Time structures the film, which finds its footing when Timoner formally begins the 15-day countdown clock. The title cards — 15, 10, 5, 3 — briefly interrupt the narrative and, like a score, tune our feelings. Each day doubles as a lesson in Eli Timoner, the individual. We learn of his early years as an executive of Air Florida, how he lost his fortune and the company after the stroke and how a lack of disability legislation left him unprotected. With each new challenge, shame grew alongside Eli’s stoicism. He contorted his personality in response to it and, in these final days, the depth of his humiliation and distress becomes clearer.

But Timoner doesn’t only chronicle Eli’s version or vision of himself. As the family works through the practical nature of death — scheduling goodbye Zoom calls with friends, checking Eli’s bank accounts, assessing his debts, tracking his bills — they also share their stories. Timoner’s siblings, Rachel and David, talk to Eli and to each other about the impact their father had on their lives. The grandchildren seek advice from Eli about how to live a good life, conversations that allow the Timoner patriarch to flex his sense of humor and warmth. Then there’s Timoner’s mother, Lisa, who visibly contends with the thought of losing her husband, best friend and partner. Her grieving is quieter and, presumably, more off-camera.

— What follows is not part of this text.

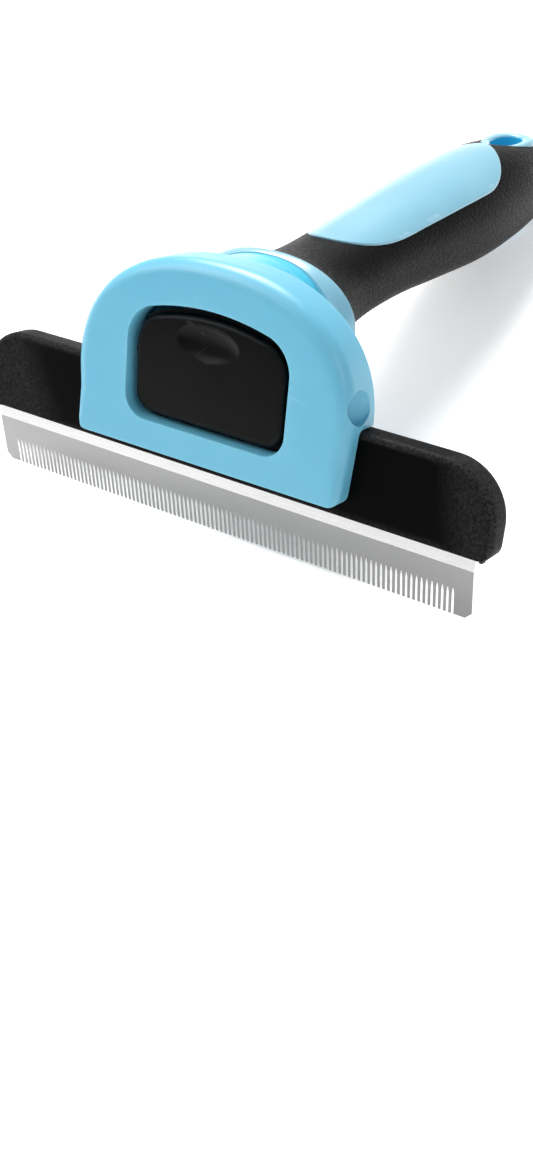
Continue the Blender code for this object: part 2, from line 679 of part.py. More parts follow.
def rest_on_table():
    """Leans the head's frame back until the comb and the handle's end touch the ground, and centres it."""
    tip = Vector((TIP_BACK, TIP_Z))
    leans = []
    for i in range(200):
        distance = 80.0 + (HANDLE_END - 80.3) * i / 199
        low = section_point(distance, math.pi, *skin(distance))
        leans.append(math.atan2(low.z - tip.y, low.y - tip.x))
    head_frame.rotation_euler = (-min(leans), 0.0, 0.0)
    bpy.context.view_layer.update()
    corners = []
    graph = bpy.context.evaluated_depsgraph_get()
    for obj in parts.objects:
        shown = obj.evaluated_get(graph)
        shape = shown.to_mesh()
        corners += [shown.matrix_world @ v.co for v in shape.vertices]
        shown.to_mesh_clear()
    back = (min(c.y for c in corners) + max(c.y for c in corners)) / 2
    head_frame.location = (0.0, -back, -min(c.z for c in corners))


clear_scene()
parts = new_collection("deshedding_tool")
cutters = new_collection("cutters")
head_frame = bpy.data.objects.new("head_frame", None)
bpy.context.scene.collection.objects.link(head_frame)

blue = new_material("sky_blue_abs", SKY, 0.35)
pale = new_material("pale_blue_abs", PALE, 0.3)
black = new_material("black_abs", JET, 0.4)
rubber = new_material("black_rubber", JET, 0.7)
steel = new_material("stainless_steel", STEEL, 0.3, 1.0)

make_comb_blade()
make_carrier()
make_front_cover()
make_rear_housing()
make_button()
make_handle()
rest_on_table()
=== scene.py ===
"""Looks of the pet deshedding tool: its moulded and ground shapes, its finishes, the studio and the camera.

Shapes are drawn in the head's own frame, in millimetres: X across the comb, Y from the face of the head
towards the handle's end, Z up the face, with zero at the lower front edge of the comb carrier. HeadFrame
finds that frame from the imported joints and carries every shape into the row's frame, in metres.
"""

from __future__ import annotations

import json
import logging
import math
from dataclasses import dataclass, field
from enum import Enum
from typing import Sequence

import bmesh
import bpy
from mathutils import Matrix, Vector

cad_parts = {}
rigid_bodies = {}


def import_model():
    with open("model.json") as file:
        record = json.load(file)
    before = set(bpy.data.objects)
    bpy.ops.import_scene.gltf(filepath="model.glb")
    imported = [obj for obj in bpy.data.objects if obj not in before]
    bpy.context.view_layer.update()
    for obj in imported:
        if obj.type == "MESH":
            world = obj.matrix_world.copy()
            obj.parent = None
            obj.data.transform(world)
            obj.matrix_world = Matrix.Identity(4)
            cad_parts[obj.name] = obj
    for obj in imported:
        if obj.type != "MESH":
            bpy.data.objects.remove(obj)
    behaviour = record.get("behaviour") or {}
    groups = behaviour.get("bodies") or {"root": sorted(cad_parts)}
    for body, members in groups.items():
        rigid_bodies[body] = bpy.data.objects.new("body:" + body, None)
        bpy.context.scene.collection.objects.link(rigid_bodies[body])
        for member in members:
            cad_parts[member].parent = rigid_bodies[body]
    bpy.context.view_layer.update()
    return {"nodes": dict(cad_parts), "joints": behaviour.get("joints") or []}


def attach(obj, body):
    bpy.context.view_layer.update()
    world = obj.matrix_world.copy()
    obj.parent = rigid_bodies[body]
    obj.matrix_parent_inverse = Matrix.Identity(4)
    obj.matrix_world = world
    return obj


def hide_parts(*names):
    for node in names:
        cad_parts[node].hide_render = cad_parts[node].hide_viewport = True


LOG = logging.getLogger("deshedding_tool")
MM = 0.001
Pair = tuple[float, float]
Outline = list[Pair]
Ring = list[Vector]
Point = tuple[float, float, float]
Thing = bpy.types.Object
Tree = bpy.types.NodeTree


class Body(Enum):
    """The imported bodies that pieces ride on."""

    HEAD = "head_and_handle"
    BUTTON = "button"
    COMB = "comb_cartridge"


class Slot(Enum):
    """The record's material slots."""

    SKY = "sky_blue_plastic"
    PALE = "pale_blue_plastic"
    RUBBER = "grip_rubber"
    BLACK = "black_plastic"
    STEEL = "stainless_steel"


# ---- Colour and nodes -------------------------------------------------------------------------------
def linear(hex_colour: str) -> tuple[float, float, float, float]:
    """Turns an sRGB hex colour into linear RGBA.

    Args:
        hex_colour: Six hex digits, with or without a leading hash.

    Returns:
        Linear red, green and blue, and an alpha of one.
    """
    digits = hex_colour.lstrip("#")
    channels = []
    for start in (0, 2, 4):
        value = int(digits[start : start + 2], 16) / 255
        channels.append(value / 12.92 if value <= 0.04045 else ((value + 0.055) / 1.055) ** 2.4)
    return (channels[0], channels[1], channels[2], 1.0)


def per_metre(millimetres: float) -> float:
    """Scale of a texture whose features are this many millimetres across."""
    return 1000.0 / millimetres


def fill(tree: Tree, node: bpy.types.Node, inputs: dict[str | int, object]) -> None:
    """Fills a node's inputs.

    Args:
        tree: The node's tree.
        node: The node.
        inputs: For each input a value, an output socket, or a node that gives its first output.
    """
    for key, value in inputs.items():
        source = value.outputs[0] if isinstance(value, bpy.types.Node) else value
        if isinstance(source, bpy.types.NodeSocket):
            tree.links.new(source, node.inputs[key])
        else:
            node.inputs[key].default_value = source


def add_node(
    tree: Tree, kind: str, settings: dict[str, object] | None = None,
    inputs: dict[str | int, object] | None = None
) -> bpy.types.Node:
    """Adds a node, sets its properties, and fills its inputs with values or links.

    Args:
        tree: The node tree to add to.
        kind: The node's type name without "ShaderNode".
        settings: Properties of the node by name.
        inputs: What goes into its inputs, as for fill.

    Returns:
        The new node.
    """
    node = tree.nodes.new(f"ShaderNode{kind}")
    for key, value in (settings or {}).items():
        setattr(node, key, value)
    fill(tree, node, inputs or {})
    return node


def set_ramp(node: bpy.types.Node, stops: Sequence[tuple[float, str]]) -> None:
    """Sets the stops of a colour ramp.

    Args:
        node: A colour ramp node.
        stops: Position and sRGB hex colour of each stop, in order.
    """
    ramp = node.color_ramp
    while len(ramp.elements) < len(stops):
        ramp.elements.new(0.5)
    for element, (position, colour) in zip(ramp.elements, stops):
        element.position = position
        element.color = linear(colour)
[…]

Even knowing that death is coming does not prepare the Timoners or the viewer for the final moments of Last Flight Home. The process is methodical — Eli ingests the drug cocktail in three parts — and the mood is anxious and sad. When his final moments do arrive, when the time of death is recorded, a calm settles in. The members of his family hold each other, and Rachel’s words ring anew. “You were not perfect in this life,” she told her father at the end of his confession, “but you were good.”